Return each line of the listing that contains the string "body".

### [Available data]
********************

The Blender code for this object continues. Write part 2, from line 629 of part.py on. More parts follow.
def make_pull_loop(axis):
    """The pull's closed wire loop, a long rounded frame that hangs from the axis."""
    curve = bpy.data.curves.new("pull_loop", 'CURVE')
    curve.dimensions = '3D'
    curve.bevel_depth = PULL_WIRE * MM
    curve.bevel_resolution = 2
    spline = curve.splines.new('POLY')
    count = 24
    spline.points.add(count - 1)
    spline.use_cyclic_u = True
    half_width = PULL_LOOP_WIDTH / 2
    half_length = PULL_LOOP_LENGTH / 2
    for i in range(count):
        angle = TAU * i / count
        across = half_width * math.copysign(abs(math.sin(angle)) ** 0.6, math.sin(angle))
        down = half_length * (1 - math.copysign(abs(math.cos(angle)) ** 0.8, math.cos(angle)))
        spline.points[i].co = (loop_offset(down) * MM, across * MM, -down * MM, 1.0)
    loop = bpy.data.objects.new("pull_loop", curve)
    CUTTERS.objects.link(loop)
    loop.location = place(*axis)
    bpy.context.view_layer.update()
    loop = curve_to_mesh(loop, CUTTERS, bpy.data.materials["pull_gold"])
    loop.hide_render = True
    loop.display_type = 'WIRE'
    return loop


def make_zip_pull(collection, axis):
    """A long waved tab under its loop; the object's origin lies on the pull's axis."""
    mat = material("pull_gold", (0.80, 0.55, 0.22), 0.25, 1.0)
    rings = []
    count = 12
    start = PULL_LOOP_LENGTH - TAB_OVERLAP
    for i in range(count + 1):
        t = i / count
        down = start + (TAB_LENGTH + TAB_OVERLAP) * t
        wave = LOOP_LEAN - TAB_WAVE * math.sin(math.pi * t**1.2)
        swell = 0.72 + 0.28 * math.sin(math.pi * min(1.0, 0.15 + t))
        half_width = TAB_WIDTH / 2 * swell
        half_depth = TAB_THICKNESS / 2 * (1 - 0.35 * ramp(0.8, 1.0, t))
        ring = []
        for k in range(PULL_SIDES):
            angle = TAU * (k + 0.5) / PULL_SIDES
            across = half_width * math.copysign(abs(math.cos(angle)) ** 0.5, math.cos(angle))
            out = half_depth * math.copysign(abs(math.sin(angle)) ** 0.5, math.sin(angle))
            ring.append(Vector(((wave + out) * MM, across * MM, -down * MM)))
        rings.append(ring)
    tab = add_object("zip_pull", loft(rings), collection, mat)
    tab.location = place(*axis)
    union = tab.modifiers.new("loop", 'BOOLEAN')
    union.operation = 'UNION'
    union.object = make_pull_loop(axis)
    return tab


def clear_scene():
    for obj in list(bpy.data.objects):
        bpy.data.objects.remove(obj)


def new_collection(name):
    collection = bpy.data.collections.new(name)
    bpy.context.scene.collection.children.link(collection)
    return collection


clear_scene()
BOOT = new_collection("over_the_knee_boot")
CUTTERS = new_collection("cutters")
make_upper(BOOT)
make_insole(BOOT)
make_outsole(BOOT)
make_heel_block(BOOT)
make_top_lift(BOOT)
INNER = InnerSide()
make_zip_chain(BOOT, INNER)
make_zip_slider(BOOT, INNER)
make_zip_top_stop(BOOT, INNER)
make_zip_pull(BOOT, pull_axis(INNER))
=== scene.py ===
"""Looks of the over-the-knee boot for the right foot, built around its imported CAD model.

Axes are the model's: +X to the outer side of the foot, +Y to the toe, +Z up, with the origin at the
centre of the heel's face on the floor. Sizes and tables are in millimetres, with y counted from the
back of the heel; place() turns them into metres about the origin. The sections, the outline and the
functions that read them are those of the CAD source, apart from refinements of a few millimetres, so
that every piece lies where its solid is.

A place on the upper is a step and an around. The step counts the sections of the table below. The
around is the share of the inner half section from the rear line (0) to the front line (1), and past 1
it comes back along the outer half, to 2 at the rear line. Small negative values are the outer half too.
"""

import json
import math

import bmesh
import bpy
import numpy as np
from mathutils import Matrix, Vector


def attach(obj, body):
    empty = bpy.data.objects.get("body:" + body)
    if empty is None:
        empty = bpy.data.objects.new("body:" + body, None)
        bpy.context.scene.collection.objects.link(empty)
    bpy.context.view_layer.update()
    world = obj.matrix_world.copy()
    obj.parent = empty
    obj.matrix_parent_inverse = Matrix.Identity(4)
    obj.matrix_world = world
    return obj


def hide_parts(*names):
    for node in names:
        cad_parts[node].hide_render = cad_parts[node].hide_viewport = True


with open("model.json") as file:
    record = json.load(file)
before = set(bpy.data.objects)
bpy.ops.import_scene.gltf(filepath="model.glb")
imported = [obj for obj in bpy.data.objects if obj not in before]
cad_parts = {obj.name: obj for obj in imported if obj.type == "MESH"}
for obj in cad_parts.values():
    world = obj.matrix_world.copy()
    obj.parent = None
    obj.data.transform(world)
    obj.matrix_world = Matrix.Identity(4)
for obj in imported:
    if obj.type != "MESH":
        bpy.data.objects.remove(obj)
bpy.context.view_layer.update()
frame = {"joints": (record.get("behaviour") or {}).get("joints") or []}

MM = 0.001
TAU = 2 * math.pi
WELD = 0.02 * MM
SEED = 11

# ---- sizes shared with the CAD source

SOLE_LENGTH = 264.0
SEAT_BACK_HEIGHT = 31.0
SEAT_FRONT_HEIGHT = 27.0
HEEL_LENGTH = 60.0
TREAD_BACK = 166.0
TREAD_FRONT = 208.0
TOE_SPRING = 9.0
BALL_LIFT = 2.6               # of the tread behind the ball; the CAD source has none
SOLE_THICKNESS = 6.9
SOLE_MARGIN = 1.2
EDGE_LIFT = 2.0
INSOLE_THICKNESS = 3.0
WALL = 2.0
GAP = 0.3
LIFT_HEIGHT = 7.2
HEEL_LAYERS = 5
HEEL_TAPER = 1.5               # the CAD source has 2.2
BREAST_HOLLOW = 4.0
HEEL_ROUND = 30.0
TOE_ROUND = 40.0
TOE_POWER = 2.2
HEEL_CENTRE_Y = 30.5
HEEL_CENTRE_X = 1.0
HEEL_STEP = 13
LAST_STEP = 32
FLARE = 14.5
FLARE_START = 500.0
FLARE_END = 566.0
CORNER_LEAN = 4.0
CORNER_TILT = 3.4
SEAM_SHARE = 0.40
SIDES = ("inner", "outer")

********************

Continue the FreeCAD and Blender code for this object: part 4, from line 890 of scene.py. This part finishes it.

********************

### [Response to the exercise]
def attach(obj, body):
    empty = bpy.data.objects.get("body:" + body)
        empty = bpy.data.objects.new("body:" + body, None)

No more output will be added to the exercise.